→ **Goal**
For this exercise, write out exactly, and only, the lines running from the line that contains "Turn this picture" through the line that contains "it is worn.".

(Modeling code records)
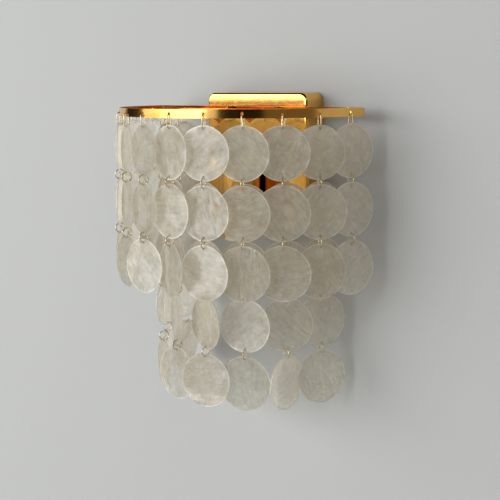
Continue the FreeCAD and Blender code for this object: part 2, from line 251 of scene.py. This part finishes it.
# the noises' scale, detail and roughness, the stops they are cut at, and each bump's strength and depth
goldGrain = {
    "cloud": (22.0, 4.0, 0.55),
    "wipe": (160.0, 3.0, 0.6),
    "fine": (900.0, 2.0, 0.5),
    "toneStops": [(0.35, 0.0), (0.68, 1.0)],
    "wipeStops": [(0.5, 0.0), (0.8, 1.0)],
    "wipeRough": 0.02,
    "cloudRough": 0.015,
    "fineBump": (0.006, 0.0003),
    "cloudBump": (0.012, 0.0008),
}


def makeGold(name, colors):
    finish = Finish(name)
    place = objectPlace(finish)
    cloud, wipe, fine = [finish.noise(place, *goldGrain[kind]) for kind in ("cloud", "wipe", "fine")]
    tone = finish.steps(cloud, goldGrain["toneStops"])
    base = finish.blend(tone, colors["light"], colors["deep"])
    wiped = finish.steps(wipe, goldGrain["wipeStops"])
    rough = colors["roughness"] + goldGrain["wipeRough"] * wiped + goldGrain["cloudRough"] * cloud
    normal = finish.bump(fine, *goldGrain["fineBump"], finish.bump(cloud, *goldGrain["cloudBump"]))
    surface =finish.add("ShaderNodeBsdfPrincipled", None, {
        "Base Color": base, "Metallic": 1.0, "Roughness": rough, "Normal": normal})
    return finish.finish(surface)


# Zinc-plated steel, dull and a little mottled
def makeSteel():
    finish = Finish("platedSteel")
    place = objectPlace(finish)
    cloud = finish.noise(place, 60.0, 5.0, 0.6)
    base = finish.colors(cloud, [(0.3, (0.42, 0.43, 0.44, 1.0)), (0.7, (0.62, 0.63, 0.63, 1.0))])
    surface = finish.add("ShaderNodeBsdfPrincipled", None, {
        "Base Color": base, "Metallic": 1.0, "Roughness": 0.32 + 0.2 * cloud,
        "Normal": finish.bump(cloud, 0.08, 0.0005)})
    return finish.finish(surface)


# White glazed insulator
def makeInsulator():
    finish = Finish("whiteGlaze")
    place = objectPlace(finish)
    cloud = finish.noise(place, 90.0, 3.0)
    base = finish.colors(cloud, [(0.3, (0.80, 0.79, 0.75, 1.0)), (0.7, (0.88, 0.87, 0.84, 1.0))])
    surface = finish.add("ShaderNodeBsdfPrincipled", None, {
        "Base Color": base, "Roughness": 0.22 + 0.1 * cloud, "Coat Weight": 0.3,
        "Normal": finish.bump(cloud, 0.05, 0.0005)})
    return finish.finish(surface)


# Window shell: thin, milky and pearly, with growth bands, fine crackle, flaking layers, a few brown specks
# and a painted highlight all round its rim
shellColors = {
    "pale": (0.95, 0.94, 0.88, 1.0),
    "warm": (0.78, 0.69, 0.51, 1.0),
    "grey": (0.67, 0.66, 0.60, 1.0),
    # rim: the pale of flakes and crackle lines, and also the painted highlight laid along each shell's edge
    # on every side
    "rim": (0.97, 0.96, 0.93, 1.0),
    "speck": (0.20, 0.11, 0.045, 1.0),
    "glow": (0.96, 0.92, 0.80, 1.0),
    "through": 0.34,         # the share of light that comes through, scattered
}

# what each noise of the shell is made with: its scale, detail, roughness and stretch
shellGrain = {
    "cloud": (0.9, 4.0, 0.55),
    "streak": (1.7, 5.0, 0.62, (1.0, 6.0, 1.0)),
    "flake": (2.8, 6.0, 0.6),
    "hair": (9.0, 3.0, 0.6, (1.0, 9.0, 1.0)),
    "speck": (8.5, 2.0, 0.5),
    "crack": 5.5,
    "umbo": (0.2, 1.9, 0.0),     # the growth bands run round this place, past the rim
    "bands": 26.0,
    "bandWander": 14.0,
    "shifts": (7.3, 3.1, 11.7),
}

shellMasks = {
    "warm": [(0.38, 0.0), (0.66, 0.9)],
    "grey": [(0.44, 0.0), (0.68, 0.8)],
    "pale": [(0.50, 0.0), (0.68, 0.6)],
    "line": [(0.0, 0.20), (0.03, 0.0)],
    # rim: where the painted highlight lies, in the last hundredths of the radius
    "rim": [(0.93, 0.0), (0.975, 1.0)],
    "spots": [(0.75, 0.0), (0.79, 0.7)],
    "warmSpread": 0.4,       # how much more warm one shell may be than another
    "warmShift": 0.2,
    "bandTint": 0.14,
    # how strongly the painted highlight is laid along the rim
    "rimHighlightTint": 0.65,
}

# how solid the shell is: each one differs, and flakes, streaks, rim and specks are denser; the rim is where
# the painted highlight lies
shellBody = {"least": 0.18, "chance": 0.40, "flake": 0.9, "streak": 0.6, "rim": 0.45, "spots": 0.5}

# what raises its surface, and the strength and depth of the fine bump and of the broad one
shellRelief = {"streak": 0.7, "flake": 0.5, "band": 0.1, "hair": 0.12,
               "fine": (0.8, 0.0045), "broad": (0.8, 0.008)}


def makeShellFinish():
    finish = Finish("windowShell")
    local = finish.add("ShaderNodeUVMap", {"uv_map": "shellMap"})
    seed = finish.add("ShaderNodeAttribute", {"attribute_name": "shellSeed"}, None, 2)
    shifts = {axis: seed * amount for axis, amount in enumerate(shellGrain["shifts"])}
    shift = finish.add("ShaderNodeCombineXYZ", None, shifts)
    place = finish.add("ShaderNodeVectorMath", {"operation": "ADD"}, {0: local, 1: shift})
    reach = finish.add("ShaderNodeVectorMath", {"operation": "LENGTH"}, {0: local}, 1)
    chance = finish.add("ShaderNodeTexWhiteNoise", {"noise_dimensions": "1D"}, {"W": seed})
    cloud, streak, flake, hair, speck = [
        finish.noise(place, *shellGrain[kind]) for kind in ("cloud", "streak", "flake", "hair", "speck")]
    crack = finish.add("ShaderNodeTexVoronoi", {"feature": "DISTANCE_TO_EDGE"},
                       {"Vector": place, "Scale": shellGrain["crack"], "Randomness": 1.0})
    umbo = finish.add("ShaderNodeVectorMath", {"operation": "ADD"}, {0: local, 1: shellGrain["umbo"]})
    away = finish.add("ShaderNodeVectorMath", {"operation": "LENGTH"}, {0: umbo}, 1)
    wander = away * shellGrain["bands"] + cloud * shellGrain["bandWander"]
    band = finish.add("ShaderNodeMath", {"operation": "SINE"}, {0: wander}) * 0.5 + 0.5
    warmth = cloud + shellMasks["warmSpread"] * chance - shellMasks["warmShift"]
    warmMask = finish.steps(warmth, shellMasks["warm"])
    greyMask = finish.steps(streak, shellMasks["grey"])
    paleMask = finish.steps(flake, shellMasks["pale"])
    base = finish.blend(warmMask, shellColors["pale"], shellColors["warm"])
    base = finish.blend(greyMask, base, shellColors["grey"])
    base = finish.blend(band * shellMasks["bandTint"], base, shellColors["warm"])
    base = finish.blend(paleMask, base, shellColors["rim"])
    line = finish.steps(crack, shellMasks["line"])
    # painted highlight: each shell's edge, painted paler all round and made more solid
    rim = finish.steps(reach, shellMasks["rim"])
    base = finish.blend(line, base, shellColors["rim"])
    # lays the painted rim highlight over the colour
    base = finish.blend(rim * shellMasks["rimHighlightTint"], base, shellColors["rim"])
    spots = finish.steps(speck, shellMasks["spots"])
    base = finish.blend(spots, base, shellColors["speck"])
    body = (shellBody["least"] + shellBody["chance"] * chance + shellBody["flake"] * (flake - 0.5)
            + shellBody["streak"] * (streak - 0.5) + shellBody["rim"] * rim + shellBody["spots"] * spots)
    relief = (streak * shellRelief["streak"] + flake * shellRelief["flake"] + band * shellRelief["band"]
              + hair * shellRelief["hair"] - line)
    normal = finish.bump(relief, *shellRelief["fine"], finish.bump(cloud, *shellRelief["broad"]))
    front = finish.add("ShaderNodeBsdfPrincipled", None, {
        "Base Color": base, "Metallic": 0.08 + 0.26 * cloud, "Roughness": 0.26 + 0.22 * streak,
        "Coat Weight": 0.85 + 0.3 * cloud, "Coat Roughness": 0.14, "Coat IOR": 2.2,
        "Specular IOR Level": 0.9, "Normal": normal, "Alpha": finish.add("ShaderNodeClamp", None, {0: body})})
    glow = finish.add("ShaderNodeBsdfTranslucent", None, {"Color": shellColors["glow"], "Normal": normal})
    surface = finish.add("ShaderNodeMixShader", None, {0: shellColors["through"], 1: front, 2: glow})
    return finish.finish(surface)


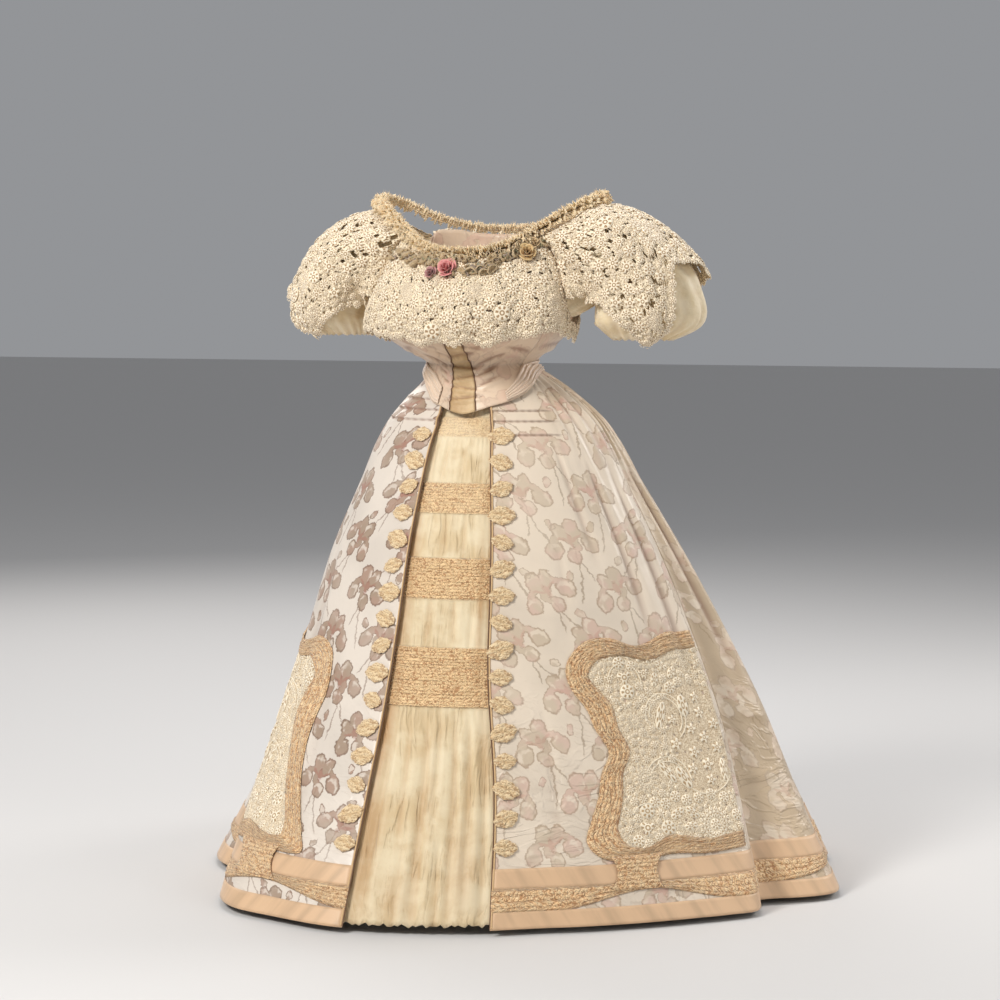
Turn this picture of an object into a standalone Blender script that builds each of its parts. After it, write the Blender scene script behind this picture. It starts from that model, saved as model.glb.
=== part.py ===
"""A two-piece ball gown of about 1895, hollow, in the pose it has when it is worn.

Metres, +Z up. The front faces -Y and the wearer's left side is +X. The origin is the centre of the waist,
where the wearer holds the gown up. Angles go round the body in degrees: 0 is the centre front, positive
towards the wearer's left side, 180 the centre back. "Drop" is the distance below the waist.
"""

import math
from collections import namedtuple

import bmesh
import bpy
import numpy as np
from mathutils.geometry import delaunay_2d_cdt

# Driving sizes: the clear joint between two sewn pieces, the skirt's length, and each cloth's thickness
SEAM = 0.0003
HEM = 1.018
BROCADE = 0.0015
SATIN = 0.0012
CHIFFON = 0.0010
LACE = 0.0014

Section = namedtuple("Section", "drop half_width half_depth back_shift side_shift")
SKIRT_SECTIONS = [
    Section(0.000, 0.1045, 0.0885, 0.000, 0.000),
    Section(0.034, 0.137, 0.112, 0.014, 0.014),
    Section(0.074, 0.182, 0.135, 0.022, 0.018),
    Section(0.114, 0.220, 0.160, 0.030, 0.020),
    Section(0.154, 0.245, 0.186, 0.034, 0.021),
    Section(0.234, 0.279, 0.238, 0.050, 0.024),
    Section(0.354, 0.336, 0.311, 0.072, 0.029),
    Section(0.514, 0.400, 0.397, 0.105, 0.037),
    Section(0.674, 0.462, 0.480, 0.126, 0.042),
    Section(0.834, 0.520, 0.560, 0.127, 0.045),
    Section(1.018, 0.600, 0.646, 0.121, 0.045),
]

# Flutes of the hem: the skirt's radius at the hem, by angle. The even angles between are grid columns too.
Flute = namedtuple("Flute", "angle hem_radius")
SKIRT_FLUTES = [
    Flute(-194, 0.690), Flute(-180, 0.630), Flute(-166, 0.690), Flute(-152, 0.620),
    Flute(-138, 0.670), Flute(-124, 0.605), Flute(-110, 0.640), Flute(-96, 0.590),
    Flute(-82, 0.625), Flute(-70, 0.632), Flute(-62, 0.615), Flute(-55, 0.580),
    Flute(-48, 0.612), Flute(-40, 0.680), Flute(-32, 0.714), Flute(-22, 0.705),
    Flute(-9, 0.697), Flute(2, 0.668), Flute(14, 0.637), Flute(21, 0.618),
    Flute(30, 0.612), Flute(41, 0.614), Flute(50, 0.624), Flute(57, 0.640),
    Flute(62.5, 0.650), Flute(65.5, 0.628), Flute(68, 0.602), Flute(71, 0.612),
    Flute(75, 0.652), Flute(80, 0.688), Flute(86, 0.675), Flute(93, 0.630),
    Flute(100, 0.600), Flute(112, 0.632), Flute(125, 0.595), Flute(138, 0.665),
    Flute(152, 0.620), Flute(166, 0.690), Flute(180, 0.630), Flute(194, 0.690),
]
FLUTES_START = 0.05

# Where lines that follow the cloth down the skirt stand: their angles at five heights
Grain = namedtuple("Grain", "drop right_back right_side right_fold right_edge left_edge left_fold left_back")
SKIRT_GRAIN = [
    Grain(0.00, -124, -92, -70, -25.0, 15.5, 84.0, 125),
    Grain(0.11, -124, -89, -69, -23.0, 16.5, 81.5, 125),
    Grain(0.22, -124, -86, -68, -19.5, 15.0, 79.5, 125),
    Grain(0.34, -124, -80, -63, -16.5, 14.0, 77.0, 125),
    Grain(0.55, -124, -72, -53, -13.5, 11.5, 73.0, 125),
    Grain(0.80, -124, -63, -42, -11.0, 13.5, 68.5, 125),
    Grain(1.018, -124, -55, -32, -9.0, 14.0, 62.5, 125),
]
BACK_SEAM = 180
RIGHT_BACK_SEAM, RIGHT_SIDE_SEAM, RIGHT_EDGE = -124, -55, -9
LEFT_EDGE, LEFT_SIDE_SEAM, LEFT_BACK_SEAM = 14, 68, 125

# Rows of the skirt's grid; the last four are the edges of the two satin hem bands
SKIRT_DROPS = [
    0.0, 0.034, 0.067, 0.077, 0.087, 0.097, 0.107, 0.119, 0.133, 0.152,
    0.21, 0.28, 0.38, 0.50, 0.64, 0.79, 0.916, 0.951, 0.988, HEM,
]
UPPER_BAND = (0.916, 0.951)
LOWER_BAND = (0.988, HEM)
RIGHT_TUCKS = (0.067, 0.087, 0.107)
LEFT_TUCKS = (0.087, 0.107, 0.133)
TUCK_RELIEF = 0.0022
GATHER_RELIEF = 0.0032

BROCADE_COLOUR = (0.78, 0.69, 0.62)
CHIFFON_COLOUR = (0.72, 0.57, 0.36)
RUCHE_COLOUR = (0.62, 0.45, 0.24)
BAND_COLOUR = (0.75, 0.55, 0.38)
LACE_COLOUR = (0.80, 0.71, 0.55)

Grid = namedtuple("Grid", "columns drops points normals")
COLLECTION = "ball_gown"

for leftover in list(bpy.data.objects):
    bpy.data.objects.remove(leftover)
bpy.context.scene.collection.children.link(bpy.data.collections.new(COLLECTION))


def curve_through(rows, column):
    """A smooth curve through one named column of a table, read by the table's first column."""
    places = np.array([row[0] for row in rows], float)
    values = np.array([getattr(row, column) for row in rows], float)
    slopes = np.gradient(values, places)

    def value(x):
        i = int(np.clip(np.searchsorted(places, x) - 1, 0, len(places) - 2))
        step = places[i + 1] - places[i]
        t = float(np.clip((x - places[i]) / step, 0.0, 1.0))
        return (
            values[i] * (1 + 2 * t) * (1 - t) ** 2
            + slopes[i] * step * t * (1 - t) ** 2
            + values[i + 1] * t * t * (3 - 2 * t)
            - slopes[i + 1] * step * t * t * (1 - t)
        )

    return value


def ease(x):
    """0 below 0, 1 above 1, and a smooth rise between."""
    t = min(max(x, 0.0), 1.0)
    return t * t * (3 - 2 * t)


def unit(vector):
    return vector / np.linalg.norm(vector)


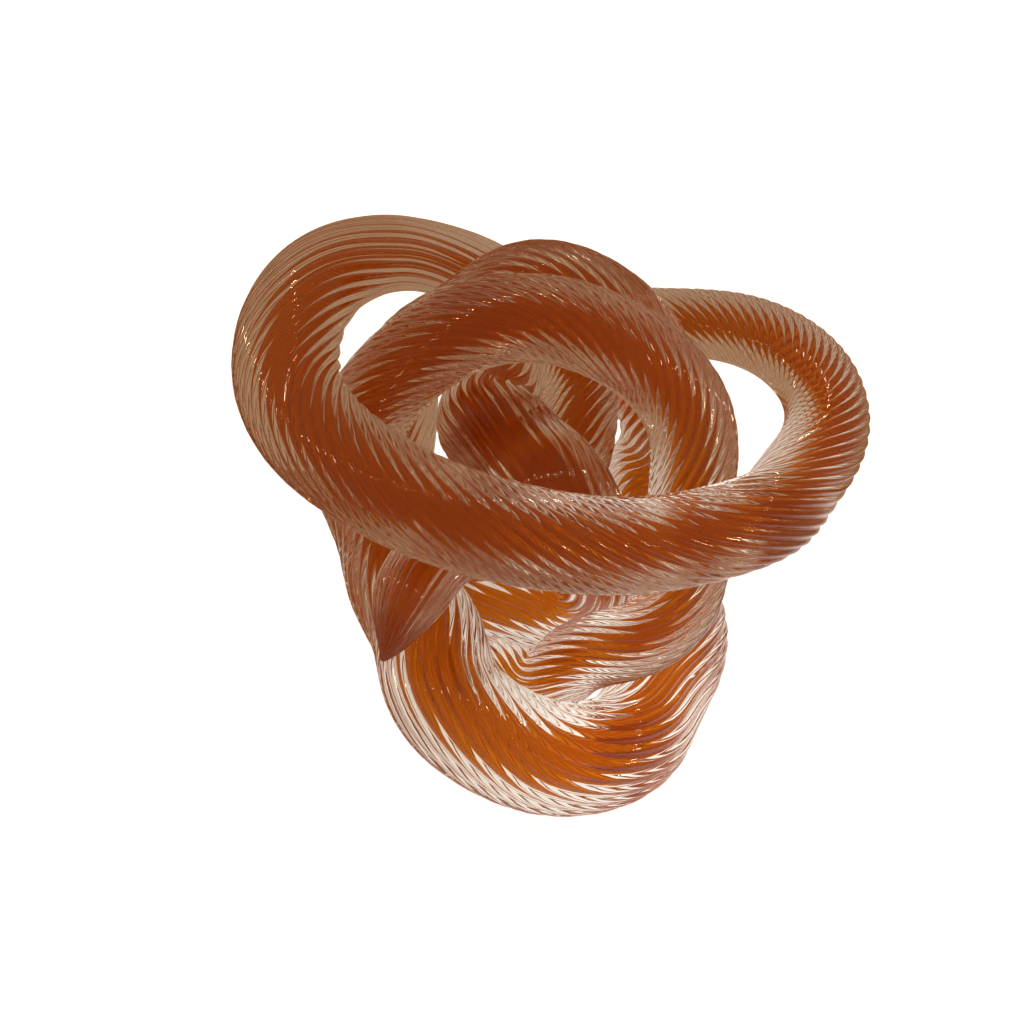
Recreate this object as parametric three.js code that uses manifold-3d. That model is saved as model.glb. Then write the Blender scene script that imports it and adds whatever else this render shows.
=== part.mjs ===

→ **Exercise answer**
Turn this picture of an object into a standalone Blender script that builds each of its parts. After it, write the Blender scene script behind this picture. It starts from that model, saved as model.glb.
=== part.py ===
"""A two-piece ball gown of about 1895, hollow, in the pose it has when it is worn.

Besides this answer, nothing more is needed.